Give back the whole listing exactly as shown.

= DATASET EXTRACT =
+++
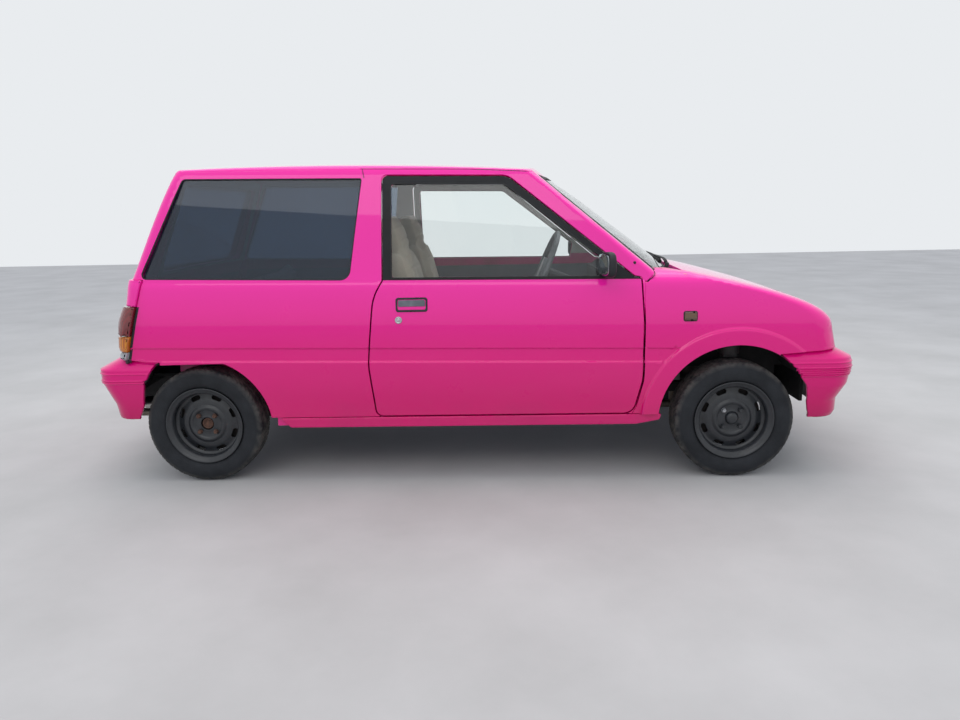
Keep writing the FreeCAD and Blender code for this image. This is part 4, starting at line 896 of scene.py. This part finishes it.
# A six-sided nut 13 mm high, with a washer face and a chamfered head: radii and heights
NUT = 9.5
nut_rings = ((NUT * 1.15, 0), (NUT * 1.15, 2), (NUT, 2), (NUT, 11), (NUT * 0.86, 13), (NUT * 0.45, 13), (0.1, 11.5))
hex_turns = np.radians(np.arange(0, 360, 60))
nut = np.array([[(r * math.cos(a), out, r * math.sin(a)) for a in hex_turns] for r, out in nut_rings])
drum_profile = [(134, -30), (134, -16), (128, -12), (100, -10), (97, 10), (90, 16), (28, 17)]
front_dome = [(28.2, 27), (27.5, 33), (25, 39), (20, 43), (12, 45.5), (0.2, 46)]
rear_dome = [(27.6, 8), (24, 20), (23, 26), (18, 26.5), (17, 21), (12, 20), (0.2, 20)]
for end, axle_x, track, dome, cap_finish in (("front", FRONT_AXLE, 1215, front_dome, wheel_enamel),
                                             ("rear", REAR_AXLE, 1205, rear_dome, rusty_hub)):
    for side_name, mirrored, way in SIDES:
        corner_name = "%s_%s" % (end, side_name)
        middle = np.array([axle_x, way * track / 2, 252.0])
        flip = (1, way, 1)

        def carried(label, points, finish):
            """A piece of the wheel from its rings, turned to its side of the car."""
            faces = faces_of(*points.shape[:2], loop_rows=True)[:, ::way]
            return shape("%s_%s" % (label, corner_name), points * flip + middle, [faces], finish)

        def disc_surface(flat):
            """The pressed disc: distance out follows the distance from the axle."""
            out = np.interp(np.hypot(flat[:, 0], flat[:, 1]), disc_radii, disc_out)
            return np.stack([flat[:, 0], -out, flat[:, 1]], -1) + (axle_x, -track / 2, 252)

        tyre_points = around(tyre_section, 64 * 9, tread_cut)
        tyre = carried("tyre_tread", tyre_points, worn_rubber)
        tyre_reach = np.hypot(tyre_points[..., 0], tyre_points[..., 2]) / 1000
        reach = tyre.data.attributes.new("reach", "FLOAT", "POINT")
        reach.data.foreach_set("value", tyre_reach.astype(np.float32).ravel())
        rim = carried("rim_barrel", around(barrel_section, 128), wheel_enamel)
        disc = panel("rim_disc_" + corner_name, circle * 144.5, slots + [circle[::4] * 28], disc_grid, disc_surface,
                     wheel_enamel, proud=0, roll_in=1.5, flange=5, mirrored=mirrored, reach=2.5)
        made = [(tyre, "tyre_" + corner_name), (rim, "rim_" + corner_name), (disc, None)]
        for index in range(4):
            swing = math.radians(90 * index + 45)
            place = middle + (50 * math.cos(swing), way * 27.5, 50 * math.sin(swing))
            finish = bright_nut if (end, index) == ("front", 1) else cap_finish
            made.append((shape("wheel_nut_%s_%d" % (corner_name, index), nut * flip + place,
                               [faces_of(7, 6, loop_columns=True)[:, ::-way]], finish, smooth=False), None))
        made.append((carried("hub_cap", around(np.array(dome)[:, ::-1], 48), cap_finish), None))
        made.append((turned_piece("brake_drum_" + corner_name, drum_profile, middle, (0, way, 0), drum_iron), None))
        for thing, node in made:
            fit(thing, "wheel_" + corner_name, node=node)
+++
= REPLY TO THE EXERCISE =
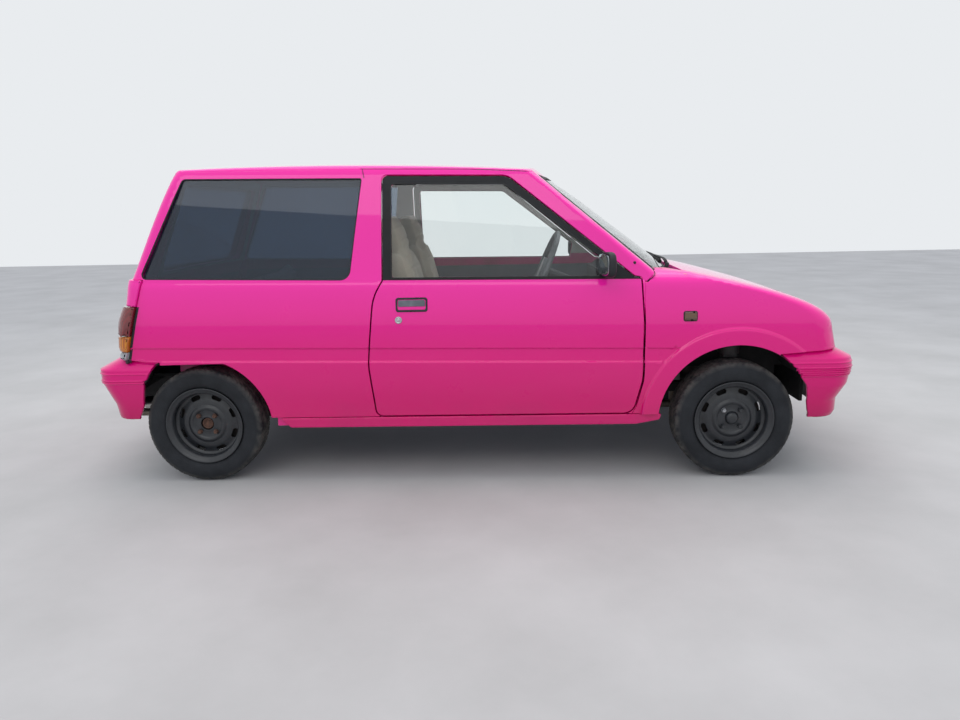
Keep writing the FreeCAD and Blender code for this image. This is part 4, starting at line 896 of scene.py. This part finishes it.
# A six-sided nut 13 mm high, with a washer face and a chamfered head: radii and heights
NUT = 9.5
nut_rings = ((NUT * 1.15, 0), (NUT * 1.15, 2), (NUT, 2), (NUT, 11), (NUT * 0.86, 13), (NUT * 0.45, 13), (0.1, 11.5))
hex_turns = np.radians(np.arange(0, 360, 60))
nut = np.array([[(r * math.cos(a), out, r * math.sin(a)) for a in hex_turns] for r, out in nut_rings])
drum_profile = [(134, -30), (134, -16), (128, -12), (100, -10), (97, 10), (90, 16), (28, 17)]
front_dome = [(28.2, 27), (27.5, 33), (25, 39), (20, 43), (12, 45.5), (0.2, 46)]
rear_dome = [(27.6, 8), (24, 20), (23, 26), (18, 26.5), (17, 21), (12, 20), (0.2, 20)]
for end, axle_x, track, dome, cap_finish in (("front", FRONT_AXLE, 1215, front_dome, wheel_enamel),
                                             ("rear", REAR_AXLE, 1205, rear_dome, rusty_hub)):
    for side_name, mirrored, way in SIDES:
        corner_name = "%s_%s" % (end, side_name)
        middle = np.array([axle_x, way * track / 2, 252.0])
        flip = (1, way, 1)

        def carried(label, points, finish):
            """A piece of the wheel from its rings, turned to its side of the car."""
            faces = faces_of(*points.shape[:2], loop_rows=True)[:, ::way]
            return shape("%s_%s" % (label, corner_name), points * flip + middle, [faces], finish)

        def disc_surface(flat):
            """The pressed disc: distance out follows the distance from the axle."""
            out = np.interp(np.hypot(flat[:, 0], flat[:, 1]), disc_radii, disc_out)
            return np.stack([flat[:, 0], -out, flat[:, 1]], -1) + (axle_x, -track / 2, 252)

        tyre_points = around(tyre_section, 64 * 9, tread_cut)
        tyre = carried("tyre_tread", tyre_points, worn_rubber)
        tyre_reach = np.hypot(tyre_points[..., 0], tyre_points[..., 2]) / 1000
        reach = tyre.data.attributes.new("reach", "FLOAT", "POINT")
        reach.data.foreach_set("value", tyre_reach.astype(np.float32).ravel())
        rim = carried("rim_barrel", around(barrel_section, 128), wheel_enamel)
        disc = panel("rim_disc_" + corner_name, circle * 144.5, slots + [circle[::4] * 28], disc_grid, disc_surface,
                     wheel_enamel, proud=0, roll_in=1.5, flange=5, mirrored=mirrored, reach=2.5)
        made = [(tyre, "tyre_" + corner_name), (rim, "rim_" + corner_name), (disc, None)]
        for index in range(4):
            swing = math.radians(90 * index + 45)
            place = middle + (50 * math.cos(swing), way * 27.5, 50 * math.sin(swing))
            finish = bright_nut if (end, index) == ("front", 1) else cap_finish
            made.append((shape("wheel_nut_%s_%d" % (corner_name, index), nut * flip + place,
                               [faces_of(7, 6, loop_columns=True)[:, ::-way]], finish, smooth=False), None))
        made.append((carried("hub_cap", around(np.array(dome)[:, ::-1], 48), cap_finish), None))
        made.append((turned_piece("brake_drum_" + corner_name, drum_profile, middle, (0, way, 0), drum_iron), None))
        for thing, node in made:
            fit(thing, "wheel_" + corner_name, node=node)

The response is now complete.